Summary
During an automated cleanup step executed by a Codex agent on Windows, a command intended to delete a small temporary folder appears to have recursively deleted the entire workspace contents.
The most plausible explanation is that the final argument to rmdir was mis-parsed through a multi-shell chain:
Tool → PowerShell → cmd /c → rmdir
This may cause the effective delete target to become . or the workspace root when the argument is lost or misinterpreted.
The command timed out after ~14 seconds, which strongly suggests a recursive delete over a large directory tree rather than the intended small test directory.
Environment
-
OS: Windows 10
-
Shell stack:
-
tool invocation
-
PowerShell
-
cmd /c -
rmdir
-
-
Workspace location example:
E:\...\data_scrubbing
- Codex agent mode executing shell commands
Intended operation
Delete a temporary test directory:
qa,comma
Expected command behavior:
rmdir /s /q "qa,comma"
Expected result:
data_scrubbing\qa,comma removed
Actual command executed
The agent executed:
cmd /c "rmdir /s /q \"qa,comma\""
This command passed through:
Tool
PowerShell
cmd /c
rmdir
Observed behavior
After the command ran:
-
the process ran for ~14 seconds
-
the command timed out
-
the workspace directory still existed
-
almost all workspace contents were gone
-
a second delete attempt returned:
The system cannot find the file specified
Why this likely indicates a parsing bug
A small test directory deletion should complete almost instantly.
The 14 second runtime strongly suggests the command executed a recursive delete across a large directory tree.
The most consistent explanation is that the effective delete target became:
.
or another broader path such as the workspace root.
This would produce exactly the observed state:
workspace\
(empty)
because Windows cannot remove the current working directory itself but can remove its contents.
Risk
This class of failure is extremely dangerous because:
-
a benign cleanup step can wipe the workspace
-
the user sees a safe-looking command
-
the actual executed target may differ due to shell parsing
Similar destructive cleanup issues have been reported in Codex agents previously.
Reproduction (hypothesis)
Possible trigger:
cmd /c "rmdir /s /q \"target\""
when passed through:
PowerShell → cmd → program
If the final parameter is dropped or misparsed, rmdir may execute with an empty or default path.
Suggested mitigations
Codex agent should implement safeguards before executing destructive filesystem commands:
-
Resolve the final path before execution
-
Log the fully resolved absolute path
-
Reject deletes if target equals:
-
workspace root
-
parent of workspace
-
drive root
-
-
Avoid shell-string deletes when possible
-
Prefer direct PowerShell cmdlets such as:
Remove-Item -LiteralPath <ABSOLUTE_PATH> -Recurse -Force
Impact
This behavior can lead to complete project data loss during automated cleanup tasks.

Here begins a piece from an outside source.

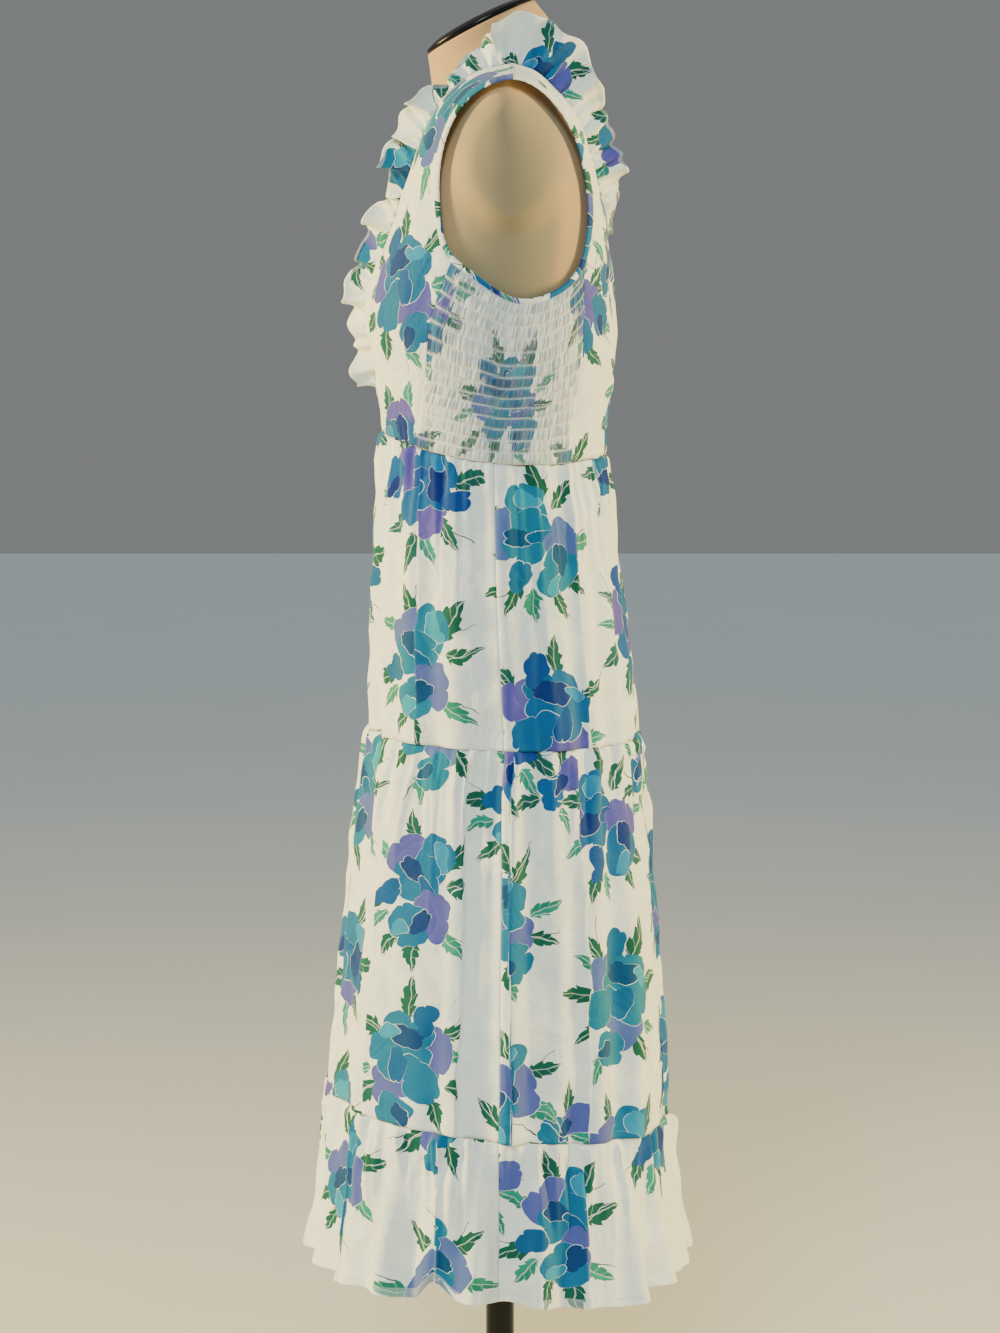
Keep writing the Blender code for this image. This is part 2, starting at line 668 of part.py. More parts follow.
def neck_path(front_end):
    """Neckline from centre back over the shoulder and down the front to t = front_end of its edge.

    It runs straight between the panels' rows. Gives its frames by length and the shoulder's place.
    """
    rows = LOWER_ROWS + UPPER_ROWS
    back_edge = edge_curve(BACK_EDGE, UPPER_ROWS, back=True)
    front_edge = edge_curve(FRONT_EDGE, rows, waist_angle=WRAP_END_ANGLE)
    places = [back_edge(i / UPPER_ROWS) for i in range(UPPER_ROWS)]
    shoulder = len(places)
    places += [front_edge(i / rows) for i in range(rows, round(front_end * rows) - 1, -1)]
    points = [bodice_point(*place) for place in places]
    normals = [normal_at(bodice_point, place.x, min(place.y, RIDGE - 0.15)) for place in places]
    reach = [0.0]
    for start, end in zip(points, points[1:]):
        reach.append(reach[-1] + (end - start).length)

    def read(values, length):
        step = next((i for i in range(len(reach) - 2) if length <= reach[i + 1]), len(reach) - 2)
        return values[step].lerp(values[step + 1], (length - reach[step]) / (reach[step + 1] - reach[step]))

    def frame(t):
        """The directions are eased over the path on both sides, so that the strip fans out evenly."""
        length = RUFFLE_START + t * (reach[-1] - RUFFLE_START)
        before, after = max(length - RUFFLE_EASE, 0), min(length + RUFFLE_EASE, reach[-1])
        tangent = read(points, after) - read(points, before)
        outward = read(normals, before) + read(normals, length) + read(normals, after)
        into = tangent.cross(outward).normalized()
        return Frame(read(points, length), into.cross(tangent).normalized(), into)

    length = reach[-1] - RUFFLE_START
    return frame, length, (reach[shoulder] - RUFFLE_START) / length


def ruffle_dip(point):
    """Share of the ruffle's width that is lost in its low folds down the front."""
    if point.y > 0:
        return 0.0
    return sum(dip.depth * math.exp(-((point.z - dip.z) / dip.half_height) ** 2) for dip in RUFFLE_DIPS)


def neck_ruffle(name, front_end, end_taper, cloth):
    """Gathered strip that stands up over the shoulder and leans out elsewhere, in uneven waves."""
    frame, length, shoulder = neck_path(front_end)
    waves = round(length / RUFFLE_WAVE_LENGTH)
    columns = waves * RUFFLE_SAMPLES_PER_WAVE
    outer = [[] for _ in RUFFLE_STEPS]
    inner = [[] for _ in RUFFLE_STEPS]
    for c in range(columns + 1):
        t = c / columns
        place = frame(t)
        past_shoulder = (t - shoulder) * length + RUFFLE_SHOULDER_SHIFT
        near = math.exp(-(past_shoulder / RUFFLE_SHOULDER_REACH) ** 2)
        taper = ease(min(t * length / RUFFLE_BACK_TAPER, (1 - t) * length / end_taper))
        width = RUFFLE_WIDTH + (RUFFLE_SHOULDER_WIDTH - RUFFLE_WIDTH) * near
        width *= 1 - ruffle_dip(place.point)
        width = RUFFLE_END + (width - RUFFLE_END) * taper
        lean = RUFFLE_LEAN + (RUFFLE_SHOULDER_LEAN - RUFFLE_LEAN) * near
        uneven = 0.7 * math.sin(3.1 * t * math.pi) + 0.3 * math.sin(7.3 * t * math.pi)
        wave = math.cos(2 * math.pi * waves * t + uneven) * (1 + 0.2 * math.sin(11 * t * math.pi))
        along = place.into * math.cos(lean) + place.outward * math.sin(lean)
        across = place.outward * math.cos(lean) - place.into * math.sin(lean)
        root = place.point + place.into * (SEAM_GAP + WALL / 2) - place.outward * WALL / 2
        for index, step in enumerate(RUFFLE_STEPS):
            swing = RUFFLE_SWING * taper * wave * step ** 1.3
            point = root + along * (width * step + WALL / 2) + across * swing
            outer[index].append(point + across * WALL / 2)
            inner[index].append(point - across * WALL / 2)
    return wall_solid(name, outer, inner, cloth)


def make_ruffles(cloth):
    neck_ruffle("neck_ruffle_left", LEFT_RUFFLE_END, RUFFLE_WAIST_TAPER, cloth)
    source = neck_ruffle("neck_ruffle_source", RIGHT_RUFFLE_END, RUFFLE_UNDERLAP_TAPER, cloth)
    mirrored(source, "neck_ruffle_right")
    bpy.data.objects.remove(source)


def arm_plate_reach(point):
    """How far the form bulges outward at a point inside the armhole."""
    across = (point.y - ARM_PLATE_Y) / ARM_PLATE_HALF_Y
    up = (point.z - ARM_PLATE_Z) / ARM_PLATE_HALF_Z
    return ARM_PLATE_REACH * ease((1 - math.hypot(across, up)) / ARM_PLATE_EDGE_SHARE)


def tube_solid(name, rings, material):
    """Solid through closed rings of points, with flat ends."""
    work = bmesh.new()
    rows = [[work.verts.new(point) for point in ring] for ring in rings]
    count = len(rows[0])
    for low, high in zip(rows, rows[1:]):
        for i in range(count):
            n = (i + 1) % count
            work.faces.new((low[i], low[n], high[n], high[i]))
    work.faces.new(rows[0])
    work.faces.new(rows[-1])
    return add_object(name, work, material)


def make_form(skin, black):
    """Padded torso with arm plates and a neck, and the domed cap on the neck's slanted cut."""
    rings = []
    for r in range(FORM_ROWS + 1):
        level = r / FORM_ROWS * (len(FORM) - 1)
        ring = []
        for c in range(FORM_COLUMNS):
            point = ring_point(FORM, 2 * math.pi * c / FORM_COLUMNS, level)
            if abs(point.x) > ARM_PLATE_INNER_X:
                point.x += math.copysign(arm_plate_reach(point), point.x)
            ring.append(point)
        rings.append(ring)
    tube_solid("form_torso", rings, skin)

    cut = FORM[-1]
    middle = Vector((0, (cut.front_y + cut.back_y) / 2, cut.side_z))
    slant = Vector((0, cut.back_y - cut.front_y, cut.back_z - cut.front_z)).normalized()
    upward = Vector((1, 0, 0)).cross(slant)
    rim = [ring_point(FORM, 2 * math.pi * c / CAP_COLUMNS, len(FORM) - 1) for c in range(CAP_COLUMNS)]
    cap_rings = []
    for step in CAP_STEPS:
        raised = middle + upward * (step.height + SEAM_GAP)
        cap_rings.append([raised + (point - middle) * step.spread for point in rim])
    tube_solid("neck_cap", cap_rings, black)


def turned(profile, segments):
    """Rings of a turned piece from its radius and height at each step."""
    return [[Vector((radius * math.sin(2 * math.pi * i / segments),
                     -radius * math.cos(2 * math.pi * i / segments), height)) for i in range(segments)]
            for radius, height in profile]


def make_stand(black):
    base = (
        (BASE_RADIUS - RIM_EASE, 0.0),
        (BASE_RADIUS, RIM_EASE),
        (BASE_RADIUS, BASE_THICKNESS - RIM_EASE),
        (BASE_RADIUS - RIM_EASE, BASE_THICKNESS),
        (HUB_RADIUS + 0.012, BASE_CROWN),
        (HUB_RADIUS, BASE_CROWN + 0.010),
        (HUB_RADIUS, HUB_HEIGHT - RIM_EASE),
        (HUB_RADIUS - RIM_EASE, HUB_HEIGHT),
    )
    tube_solid("stand_base", turned(base, BASE_SEGMENTS), black)
    pole = ((POLE_RADIUS, HUB_HEIGHT + SEAM_GAP), (POLE_RADIUS, FORM_BOTTOM - SEAM_GAP))
    tube_solid("stand_pole", turned(pole, POLE_SEGMENTS), black)


def main():
    for old in list(bpy.data.objects):
        bpy.data.objects.remove(old, do_unlink=True)
    cloth = make_material("printed_cotton", (0.62, 0.72, 0.76), 0.85)
    skin = make_material("form_cloth", (0.46, 0.38, 0.27), 0.9)
    black = make_material("black_enamel", (0.012, 0.012, 0.013), 0.25)
    make_bodice(cloth)
    make_ruffles(cloth)
    make_skirt(cloth)
    make_form(skin, black)
    make_stand(black)


main()
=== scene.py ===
import math
from collections import namedtuple

import bmesh
import bpy
import numpy as np
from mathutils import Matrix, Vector


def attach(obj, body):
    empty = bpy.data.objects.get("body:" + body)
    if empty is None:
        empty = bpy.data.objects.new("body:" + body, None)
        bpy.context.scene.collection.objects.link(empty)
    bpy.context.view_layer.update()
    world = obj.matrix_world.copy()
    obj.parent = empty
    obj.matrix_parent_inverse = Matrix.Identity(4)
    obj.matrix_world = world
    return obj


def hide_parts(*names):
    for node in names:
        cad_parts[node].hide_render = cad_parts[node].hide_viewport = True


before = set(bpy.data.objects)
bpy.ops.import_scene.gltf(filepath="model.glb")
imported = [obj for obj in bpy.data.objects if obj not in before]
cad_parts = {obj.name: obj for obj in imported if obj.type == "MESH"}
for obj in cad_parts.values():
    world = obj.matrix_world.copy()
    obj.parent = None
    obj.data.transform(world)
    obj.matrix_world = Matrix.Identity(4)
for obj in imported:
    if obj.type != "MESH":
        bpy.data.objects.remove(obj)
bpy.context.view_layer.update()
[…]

Adding path resolution and root protection would significantly reduce the risk.
Suggested training / policy improvements for Codex
This incident highlights a class of failure that should not rely on prompt-level safeguards.
The following safety rules should be incorporated into Codex agent behavior and training, not only recommended through prompts or AGENTS.md instructions.
Destructive filesystem operations
Codex should apply the following rules automatically:
-
Never perform destructive filesystem operations through shell command strings.
-
Avoid multi-shell chains such as:
Tool → PowerShell → cmd → program
- Prefer direct API-level operations or native shell commands (e.g. PowerShell cmdlets).
Recursive delete guardrails
Before executing any recursive delete (rm -rf, rmdir /s, etc.), the agent should:
-
Resolve the final canonical absolute path
-
Log the resolved path
-
Verify the path is:
-
not the workspace root
-
not the workspace parent
-
not a drive root
-
not the current working directory
-
-
Abort if validation fails
Argument validation
If a destructive command resolves to:
.
..
(empty path)
*
or any equivalent broad target, the command should be rejected automatically.
Timeout handling
If a destructive command runs longer than expected:
-
stop immediately
-
perform no additional cleanup
-
report the current filesystem state
Timeout during a recursive delete should be treated as a potential destructive incident, not a recoverable state.
Why this should be part of training
Prompt-based safeguards are fragile.
Codex agents should treat destructive filesystem operations as high-risk actions requiring built-in guardrails, similar to:
-
Git history rewrites
-
credential access
-
network exfiltration
Embedding these rules in the agent’s default behavior would significantly reduce the risk of accidental repository deletion.